Auch das finde ich in der Tat seltsam. Wenn ich beim VU Neben- oder auch Hauptforderungen teilweise für unbegründet halte (und das dummer Weise auch erst bei Erlass merke und nicht vorher, wie es sich gehört, einen Hinweis gegeben habe), dann rufe ich den Anwalt kurz an und entweder, ich habe kurze Zeit später eine Teilrücknahme per Fax (was bisher immer der Fall war) oder es ergeht eben Teilabweisung.

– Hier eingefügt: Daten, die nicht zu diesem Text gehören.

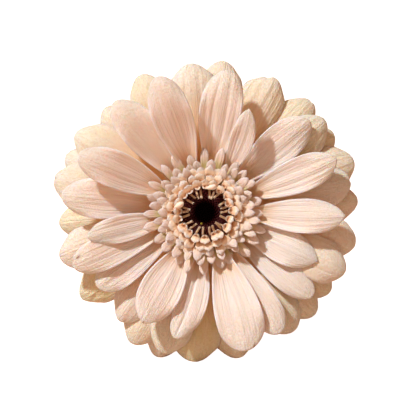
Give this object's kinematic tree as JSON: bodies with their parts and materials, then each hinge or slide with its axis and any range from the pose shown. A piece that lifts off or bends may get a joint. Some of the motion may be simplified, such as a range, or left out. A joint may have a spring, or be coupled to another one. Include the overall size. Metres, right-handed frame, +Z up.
{
  "type": "cut gerbera",
  "caption": "Cut gerbera flower lying on its side: long pale peach petals in front of cream ones, a ring of small florets, a dark eye and a bare green stalk.",
  "frame": {"origin": "middle of the footprint, on the surface that the flower lies on", "axes": "+Z up, -Y the way the face of the flower looks, +Y along the stalk to its cut end, +X to the right of the face"},
  "size_m": [0.1024, 0.2024, 0.0987],
  "materials": {
    "upper_peach": "soft satin petal, pale peach, finely veined lengthways, slightly translucent",
    "lower_cream": "soft satin petal, cream yellow, crinkled near the tip, slightly translucent",
    "trans_pink": "soft satin, pink peach with a pale yellow-green foot",
    "disc_cream": "waxy cream peach with paler lips",
    "bud_maroon": "dark maroon black, finely beaded",
    "bract_green": "matt green with fine pale hairs and reddish tips",
    "stalk_green": "satin green, ribbed lengthways, with fine pale hairs"
  },
  "bodies": {
    "root": {"scape": "stalk_green", "bracts_outer": "bract_green", "bracts_middle": "bract_green", "bracts_inner": "bract_green", "trans_florets_outer": "trans_pink", "trans_florets_middle": "trans_pink", "trans_florets_inner": "trans_pink", "disc_florets_outer": "disc_cream", "disc_florets_middle": "disc_cream", "disc_florets_inner": "disc_cream", "disc_buds": "bud_maroon", "upper_ray_01": "upper_peach", "upper_ray_02": "upper_peach", "upper_ray_03": "upper_peach", "upper_ray_04": "upper_peach", "upper_ray_05": "upper_peach", "upper_ray_06": "upper_peach", "upper_ray_07": "upper_peach", "upper_ray_08": "upper_peach", "upper_ray_09": "upper_peach", "upper_ray_10": "upper_peach", "upper_ray_11": "upper_peach", "upper_ray_12": "upper_peach", "upper_ray_13": "upper_peach", "upper_ray_14": "upper_peach", "upper_ray_15": "upper_peach", "upper_ray_16": "upper_peach", "upper_ray_17": "upper_peach", "upper_ray_18": "upper_peach", "lower_ray_01": "lower_cream", "lower_ray_02": "lower_cream", "lower_ray_03": "lower_cream", "lower_ray_04": "lower_cream", "lower_ray_05": "lower_cream", "lower_ray_06": "lower_cream", "lower_ray_07": "lower_cream", "lower_ray_08": "lower_cream", "lower_ray_09": "lower_cream", "lower_ray_10": "lower_cream", "lower_ray_11": "lower_cream", "lower_ray_12": "lower_cream", "lower_ray_13": "lower_cream", "lower_ray_14": "lower_cream", "lower_ray_15": "lower_cream", "lower_ray_16": "lower_cream", "lower_ray_17": "lower_cream", "lower_ray_18": "lower_cream", "lower_ray_19": "lower_cream", "lower_ray_20": "lower_cream", "lower_ray_21": "lower_cream", "lower_ray_22": "lower_cream", "lower_ray_23": "lower_cream", "lower_ray_24": "lower_cream", "lower_ray_25": "lower_cream", "lower_ray_26": "lower_cream", "lower_ray_27": "lower_cream", "lower_ray_28": "lower_cream"}
  },
  "joints": []
}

Also wie gesagt, ich bin da ganz bei Dir, aber wir haben auch viele gute Leute und ich könnte jetzt auch ein bißchen über Anwälte vom Leder ziehen, die uns und den Parteien das Leben seeeehr schwer machen, weil sie einfach vieles nicht verstanden haben (aber gegen alles dann Rechtsmittel wegen fehlender Hinweise einlegen, manche scheinen zu denken, ich solle ihnen eigentlich die Klageschrift schreiben oder das Urteil vorher zur Stellungnahme geben) und sich auf die Termine nicht vorbereiten, etc.